The equations of motion are then derived by the Euler-Lagrange Equations and rewrote in the following form:

\[\left[\begin{array}{c} \dot{x} \\ \ddot{x} \\ \dot{\theta} \\ \ddot{\theta} \end{array}\right]=\left[\begin{array}{c} \dot{x} \\ \frac{-m l \sin (\theta) \dot{\theta}^{2}+F+m g \cos (\theta) \sin (\theta)}{M+m\sin^2 (\theta)} \\ \dot{\theta} \\ \frac{-m l \cos (\theta) \sin (\theta) \dot{\theta}^{2}+F \cos (\theta)+m g \sin (\theta)+M g \sin (\theta)}{l *(M+m \sin^2 (\theta)).} \end{array}\right]\]

The above equations govern the system dynamics of the POP cart-pole simulation.
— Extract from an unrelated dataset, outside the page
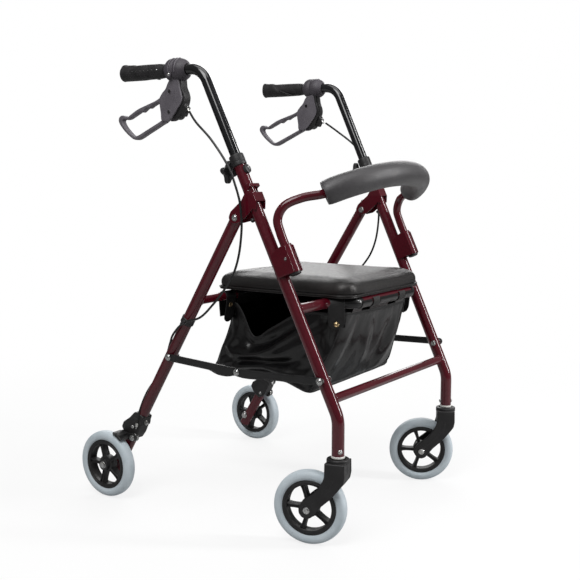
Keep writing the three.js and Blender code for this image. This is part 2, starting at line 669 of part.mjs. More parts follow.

Note how the motion of cart and pole are coupled.

These non-linear eqiatopms need to be linearized in order to implement a linear controller. Note that at the reference state \(r\), \(\theta \approx 0, \dot{\theta} \approx 0\). Thus, \(\sin (\theta) \approx \theta\), \(\sin^2 (\theta) \approx 0\) and \(\cos (\theta) \approx 1\), and the above equation is linearized as

\[\left[\begin{array}{c} \dot{x} \\ \ddot{x} \\ \dot{\theta} \\ \ddot{\theta} \end{array}\right]=\left[\begin{array}{c} \dot{x} \\ \frac{F+mg\theta}{M} \\ \dot{\theta} \\ \frac{F+(M+m)g\theta}{Ml} \end{array}\right]\]

Rewrite the above equation in the state-space equation form \(\dot{\mathbf{x}} = \mathbf{A}\mathbf{x}+ \mathbf{B}\mathbf{u}\), where

\[\mathbf{A} = \left[\begin{array}{c} 0 & 1 & 0 & 0 \\ 0 & 0 & \frac{mg}{M} & 0 \\ 0 & 0 & 0 & 1\\ 0 & 0 & \frac{mg+Mg}{Ml} & 0 \end{array}\right], \mathbf{B} = \left[\begin{array}{c} 0 & \frac{1}{M} & 0 & \frac{1}{Ml} \end{array}\right]^T\]

Then, pole placement control can be designed.